The Justice Department, acting on behalf of Egypt, said that it has sufficient evidence to compel the St. Louis Museum of Art to return an ancient Egyptian burial artifact, the Mask of Ka-Nefer-Nefer. The museum bought the mummy mask for $500,000 in 1998. The government contends in court, where it has sued the museum to secure the object’s return, that it was stolen from a storage case in the 1950s, and that the dealer who sold it to the museum has a history of trafficking in illegally obtained objects.
The museum’s director, Brent R. Benjamin, said that the institution “takes seriously any suggestion that it illegally or improperly possesses any object,” but that it is the rightful owner.
Museum officials said that as they ponder the validity of claims, they must also weigh their financial duty to trustees, donors and the general public, which supports such collections through tax benefits and sometimes direct government support. One worry of theirs is that a return based on noble sentiments, but scattershot evidence, only opens a museum to a time-consuming flurry of similarly meritless demands.

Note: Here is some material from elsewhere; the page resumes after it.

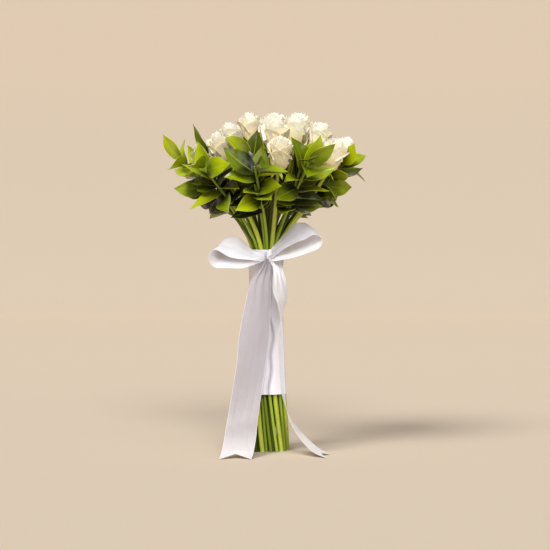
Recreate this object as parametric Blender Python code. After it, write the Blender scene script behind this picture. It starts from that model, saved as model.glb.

Still, if keeping an object threatens to “damage a museum’s reputation,” a director might well decide the “best course of due diligence would be to return it,” said Arthur Houghton, a former curator at the Getty who has represented museums as a member of the State Department’s cultural property advisory committee.
“Evidence is only one component of the analysis,” Mr. Urice said. “Of equal, if not greater, significance are the ethical issues presented. A museum has a duty to consider more than just evidence.”